Higher fares and lower labor costs will help the global airline industry combat soaring jet-fuel prices and trim its losses this year, an industry group said on Wednesday.
The head of the Geneva-based International Air Transport Association, Giovanni Bisignani, projected a US$2.2 billion loss for the global airline industry this year -- down from US$6 billion last year -- as profitability among European and Asian carriers is expected to offset narrower losses for US airlines.
Bisignani spoke at an industry luncheon in New York. A copy of his speech was posted on the association's Web site.
Bisignani forecast that US airlines will lose US$5.4 billion this year, assuming world oil prices average US$57 a barrel. Last year, US carriers lost some US$10.8 billion (excluding United's US$16.7 billion fourth-quarter restructuring costs) on average oil prices of more than US$56 a barrel.
Bisignani said he expects European carriers to show slimmer profits of US$1.4 billion this year, down from US$1.8 billion last year, while Asian carriers' earnings will slide from US$2.9 billion to about US$2 billion.
"If we are looking for a common villain, it is fuel," he said.
Nevertheless, he said European airlines are benefiting from consolidation and aggressive fuel-hedging, while Asian airlines have very low labor costs and lots of long-haul flights.
The soaring price of jet fuel, along with inefficient operations, helped thrust money-losing US carriers into Chapter 11 reorganization last year, including Delta and Northwest, which are still restructuring under the protection of a bankruptcy court.
High fuel prices are likely to stick around, Bisignani said, although he blamed the petroleum industry itself for contributing to the problem by not investing enough of its record profits in new oil-refining capacity.
Bisignani said the industry's break-even oil price has climbed to about US$48 a barrel -- up from US$22 a barrel in 2003 -- thanks to several years of aggressive cost-cutting by airlines.
He also credited carriers with keeping a lid on their carrying capacity, which has helped to boost the percentage of seats filled and thereby facilitate price increases.
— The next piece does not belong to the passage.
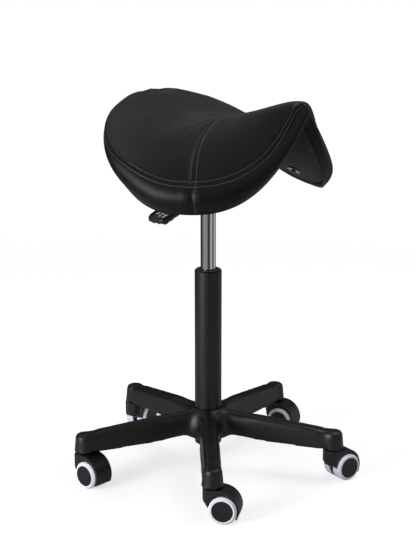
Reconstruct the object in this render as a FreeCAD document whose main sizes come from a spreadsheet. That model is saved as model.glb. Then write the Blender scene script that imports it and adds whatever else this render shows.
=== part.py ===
import FreeCAD, Part
import math
import os

import Sketcher

# Saddle stool: an upholstered saddle on a gas lift, a five-legged base and
# twin-wheel casters. Millimetres. Z is up, the floor is Z = 0, the column's
# axis is the Z axis, and the saddle's nose points along +X. The sitter's
# right-hand side, where the lift lever is, is -Y.

# Driving dimensions, with what each of them is
SIZES = [
    ("wheel_radius", 25.0, "outside of the soft tyre"),
    ("wheel_width", 19.0, "one wheel along its axle"),
    ("wheel_gap", 5.0, "from the caster's middle plane to a wheel's inner face"),
    ("tyre_seat_radius", 21.5, "wheel rim under the tyre"),
    ("disc_radius", 18.6, "black disc that shows inside the tyre"),
    ("axle_radius", 3.0, "wheel axle"),
    ("axle_bore_radius", 3.08, "running bore of a wheel"),
    ("axle_half", 19.0, "half of the axle's length"),
    ("trail", 21.4, "axle behind the stem"),
    ("web_half", 4.0, "half of the hood's middle web"),
    ("hood_half", 18.5, "half of the hood's width"),
    ("hood_top", 60.2, "height of the hood"),
    ("hood_arc", 35.2, "radius of the hood's back"),
    ("hood_arc_x", 15.0, "centre of the hood's back, behind the stem"),
    ("well_radius", 26.4, "wheel well in the hood"),
    ("nose_radius", 17.6, "round nose of the hood about the stem"),
    ("nose_bottom", 29.0, "lowest height of the nose"),
    ("stem_radius", 4.0, "lower stem, which the hood turns on"),
    ("stem_bore_radius", 4.08, "running bore of the hood"),
    ("stem_collar_radius", 9.0, "collar under the leg tip"),
    ("stem_top", 85.0, "top of the stem"),
    ("socket_radius", 5.5, "stem socket in a leg tip"),
    ("socket_top", 87.0, "end of the stem socket"),
    ("rim_height", 62.0, "underside of the leg tips"),
    ("stem_circle", 240.3, "stems from the column's axis"),
    ("tip_radius", 19.8, "leg tip at its rim"),
    ("tip_top_radius", 17.2, "leg tip under its rounded top"),
    ("tip_top", 96.0, "height of a leg at its tip"),
    ("leg_half", 19.0, "half of a leg's width at its foot"),
    ("leg_top_half", 15.0, "half of a leg's width at its top"),
    ("leg_round", 8.0, "rounded upper edges of a leg"),
    ("leg_root", 28.0, "start of a leg inside the hub"),
    ("leg_root_top", 117.0, "height of a leg at the hub"),
    ("leg_root_bottom", 71.0, "underside of a leg at the hub"),
    ("leg_wall", 3.2, "moulded wall of a leg"),
    ("channel_start", 64.0, "open channel under a leg, inner end"),
    ("channel_end", 214.0, "open channel under a leg, outer end"),
    ("rib_thickness", 2.6, "cross ribs in the channel"),
    ("hub_top", 120.0, "top of the hub"),
    ("hub_bottom", 60.0, "underside of the hub"),
    ("hub_radius", 55.0, "hub at its foot"),
    ("hub_neck_radius", 32.5, "hub at its top"),
    ("tube_radius", 25.0, "outer column tube"),
    ("tube_wall", 1.5, "wall of the column tube"),
    ("tube_bottom", 48.0, "lower end of the column tube"),
    ("tube_top", 382.0, "upper end of the column tube"),
    ("tube_floor_bore", 7.0, "hole in the tube's floor"),
    ("bush_bottom", 300.0, "lower end of the guide bush"),
    ("bush_cap", 4.0, "cap of the bush on the tube's end"),
    ("cylinder_radius", 14.0, "chromed pressure tube"),
    ("bush_bore_radius", 14.08, "running bore of the guide bush"),
    ("bore_radius", 12.0, "inside of the pressure tube"),
    ("cylinder_bottom", 184.0, "lower end of the pressure tube"),
    ("cone_bottom", 505.0, "start of the pressure tube's taper"),
    ("cone_top", 558.0, "end of the pressure tube's taper"),
    ("cone_top_radius", 13.2, "pressure tube at the end of its taper"),
    ("cylinder_top", 560.0, "upper end of the pressure tube"),
    ("valve_block", 545.0, "lower face of the valve block"),
    ("pin_radius", 4.0, "release pin"),
    ("pin_bore_radius", 4.08, "running bore of the release pin"),
    ("pin_bottom", 540.0, "lower end of the release pin"),
    ("pin_top", 568.0, "upper end of the release pin"),
    ("gland_top", 196.0, "upper face of the rod gland"),
    ("rod_radius", 5.0, "piston rod"),
    ("rod_bore_radius", 5.08, "running bore of the gland"),
    ("rod_bottom", 41.0, "lower end of the piston rod"),
    ("rod_top", 212.0, "upper end of the piston rod"),
    ("piston_radius", 11.92, "piston, running in the pressure tube"),
    ("piston_bottom", 200.0, "lower face of the piston"),
    ("plate_bottom", 575.0, "underside of the seat plate"),
    ("plate_thickness", 3.0, "pressed steel seat plate"),
    ("housing_half", 36.0, "half of the lift housing's square"),
    ("housing_bottom", 526.0, "underside of the lift housing"),
    ("housing_wall", 2.5, "wall of the lift housing"),
    ("socket_wall", 5.0, "wall of the cone socket"),
    ("socket_bottom", 500.0, "lower end of the cone socket"),
    ("pivot_y", -24.0, "lever pivot, across the stool"),
    ("pivot_z", 563.0, "lever pivot, height"),
    ("pivot_radius", 3.0, "lever pin"),
    ("pivot_bore_radius", 3.08, "running bore of the lever"),
    ("lever_radius", 4.0, "round rod of the lever"),
    ("paddle_length", 66.0, "moulded handle of the lever"),
    ("paddle_half", 19.0, "half of the handle's width"),
    ("paddle_thickness", 13.0, "handle's thickness"),
    ("bolt_radius", 4.0, "bolts of the seat plate"),
    ("bolt_hole_radius", 4.2, "holes for those bolts"),
    ("seat_front", 211.0, "saddle's front edge from the column's axis"),
    ("seat_rear", 142.0, "saddle's rear edge from the column's axis"),
    ("seat_half", 206.0, "half of the saddle's greatest width"),
    ("widest_x", -15.0, "where the saddle is widest"),
    ("ridge_low", 661.0, "lowest height of the ridge"),
    ("ridge_front", 716.0, "ridge at the nose"),
    ("ridge_rear", 706.0, "ridge at the rear edge"),
    ("flap_edge", 583.0, "seam's lowest height on a flap"),
    ("flap_foot", 531.0, "upholstery's lowest height on a flap"),
    ("pad_front", 48.0, "upholstery's thickness at the nose"),
    ("pad_middle", 58.0, "upholstery's thickness over the column"),
    ("board_thickness", 10.0, "moulded plywood board"),
    ("board_rise", 4.0, "board above the upholstery's underside"),
    ("board_inset", 10.0, "board inside the upholstery's edge"),
    ("pan_thickness", 3.0, "moulded under-cover"),
    ("block_foot", 578.0, "foot of the pan's mounting block"),
]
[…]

Just last week Southwest Airlines Co led a broad fare hike across the airline industry, raising ticket prices by up to US$10 each way to offset surging fuel costs. The move was matched by most other major US airlines.
One area where the US airline industry shines, Bisignani said, is in safety. Globally, the accident rate last year was 0.76 per million flights. But the rate for US carriers was just 0.2 per million flights.
The Air Transport Association, a Washington-based trade group, estimates that US carriers took in 12.87 cents of revenue per passenger for each domestic mile they flew in February. That is up 12 percent from a year earlier.
Calyon Securities analyst Ray Neidl noted that in a recent report that airlines were also benefiting from a higher percentage of seats filled, or load factor. He said in a report that 76.2 percent of seats were filled on major carriers' US flights last month, compared with 73.2 percent a year earlier.